Bahkan jauh sebelum para rasul menjalankan misi pelayanannya, pemazmur sudah merefleksikan perjalanan imannya Bersama dengan Allah. Pemazmur menyatakan imannya kepada Allah, bahwa Allah berkuasa atas semesta ini. Kedudukannya jauh melampaui segala raja yang ada di muka bumi. Oleh karena itu, pemazmur mengajak segala bangsa (ay.1) untuk bersatu menghayati kasih Allah dan mengaku bahwa Allah pemegang otoritas tertinggi atas semesta.

Bagi kita yang ada di masa kini, pesan persatuan itu juga menjadi bagian dalam kehidupan persekutuan kita. Kita memiliki panggilan yang sama, yaitu menjadi saksi. Panggilan ini tidak dapat kita jalani dengan sikap egosentris—mementingkan keinginan sendiri—namun perlu bertransformasi menjadi Theosentris—tunduk dalam kehendak Allah. Dalam persekutuan di keluarga, gereja, masyarakat, kita perlu mengembangkan diri, sekaligus senantiasa mengoreksi diri, untuk melahirkan sikap yang mencerminkan Kristus melalui diri kita. Melalui sikap tersebut, kita terus membarui diri dalam tuntunan Roh Kudus.
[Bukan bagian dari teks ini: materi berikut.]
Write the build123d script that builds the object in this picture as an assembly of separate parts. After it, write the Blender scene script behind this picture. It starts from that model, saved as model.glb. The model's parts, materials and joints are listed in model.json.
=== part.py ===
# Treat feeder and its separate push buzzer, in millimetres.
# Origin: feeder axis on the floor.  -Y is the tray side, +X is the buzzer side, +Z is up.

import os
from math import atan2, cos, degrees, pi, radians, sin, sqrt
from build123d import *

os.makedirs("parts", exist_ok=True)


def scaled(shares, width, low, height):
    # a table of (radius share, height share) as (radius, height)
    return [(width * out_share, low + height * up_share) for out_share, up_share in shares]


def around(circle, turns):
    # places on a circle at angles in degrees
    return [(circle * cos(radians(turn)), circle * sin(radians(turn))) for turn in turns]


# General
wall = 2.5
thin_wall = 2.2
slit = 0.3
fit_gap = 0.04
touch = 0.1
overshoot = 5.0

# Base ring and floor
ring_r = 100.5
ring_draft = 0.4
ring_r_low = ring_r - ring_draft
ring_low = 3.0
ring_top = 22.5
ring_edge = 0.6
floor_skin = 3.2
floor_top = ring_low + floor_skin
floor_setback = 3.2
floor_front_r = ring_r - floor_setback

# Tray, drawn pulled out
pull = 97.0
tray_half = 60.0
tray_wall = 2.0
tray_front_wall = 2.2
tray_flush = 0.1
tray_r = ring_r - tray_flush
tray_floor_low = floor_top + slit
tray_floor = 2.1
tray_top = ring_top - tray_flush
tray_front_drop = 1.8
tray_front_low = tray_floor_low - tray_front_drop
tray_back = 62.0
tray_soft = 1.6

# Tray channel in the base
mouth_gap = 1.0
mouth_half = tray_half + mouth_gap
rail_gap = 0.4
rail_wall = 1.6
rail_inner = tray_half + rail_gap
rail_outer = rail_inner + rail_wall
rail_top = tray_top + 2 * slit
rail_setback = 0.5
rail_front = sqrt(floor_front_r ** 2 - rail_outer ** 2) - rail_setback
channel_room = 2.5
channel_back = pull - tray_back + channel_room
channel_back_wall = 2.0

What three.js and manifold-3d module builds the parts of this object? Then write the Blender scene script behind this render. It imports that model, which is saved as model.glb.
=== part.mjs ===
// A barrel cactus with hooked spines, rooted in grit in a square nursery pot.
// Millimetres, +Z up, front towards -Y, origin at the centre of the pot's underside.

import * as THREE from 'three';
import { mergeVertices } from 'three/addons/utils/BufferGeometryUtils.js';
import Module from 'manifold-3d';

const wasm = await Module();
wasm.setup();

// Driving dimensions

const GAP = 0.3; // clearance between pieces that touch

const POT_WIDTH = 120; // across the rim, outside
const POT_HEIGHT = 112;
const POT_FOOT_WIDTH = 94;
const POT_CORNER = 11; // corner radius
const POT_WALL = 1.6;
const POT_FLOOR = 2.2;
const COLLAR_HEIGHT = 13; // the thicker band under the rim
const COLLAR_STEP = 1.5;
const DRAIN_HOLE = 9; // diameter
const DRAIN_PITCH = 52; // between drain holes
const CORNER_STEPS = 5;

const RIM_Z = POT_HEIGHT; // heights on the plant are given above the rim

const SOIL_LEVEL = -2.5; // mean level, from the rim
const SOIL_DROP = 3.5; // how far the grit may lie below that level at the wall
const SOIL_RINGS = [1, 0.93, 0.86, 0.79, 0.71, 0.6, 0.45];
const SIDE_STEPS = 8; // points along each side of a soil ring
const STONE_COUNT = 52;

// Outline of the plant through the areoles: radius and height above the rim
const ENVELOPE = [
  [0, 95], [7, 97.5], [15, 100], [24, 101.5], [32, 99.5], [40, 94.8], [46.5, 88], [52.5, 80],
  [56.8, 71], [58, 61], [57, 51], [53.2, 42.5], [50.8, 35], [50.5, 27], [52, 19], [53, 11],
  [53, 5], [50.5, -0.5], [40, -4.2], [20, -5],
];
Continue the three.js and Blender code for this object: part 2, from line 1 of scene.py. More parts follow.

Ketika persekutuan di keluarga mengalami gangguan terhadap kesatuannya, bagaimana kita dapat menghayati panggilan sebagai saksi? Ketika persekutuan kita dalam gereja mengalami persoalan yang mengancam kesatuan, bagaimana gereja dapat berkarya mempersaksikan Kristus? Ketika relasi kita dengan Allah mengalami keretakan karena berbagai peristiwa yang datang silih berganti, bagaimana kita dapat menjadi saksi-Nya yang siap untuk diutus?

Dengan demikian, kesatuan kita dalam persekutuan dengan Allah Trinitas menjadi dasar kekuatan yang tidak dapat disepelekan. Kita perlu terus berjuang untuk merespons panggilan Allah dalam persekutuan cinta-Nya. Nyatakanlah karya Roh Pembaru dalam kehidupan kita dengan bersatu dan berkarya senantiasa. Ia yang berdaulat akan terus menguatkanmu! Amin.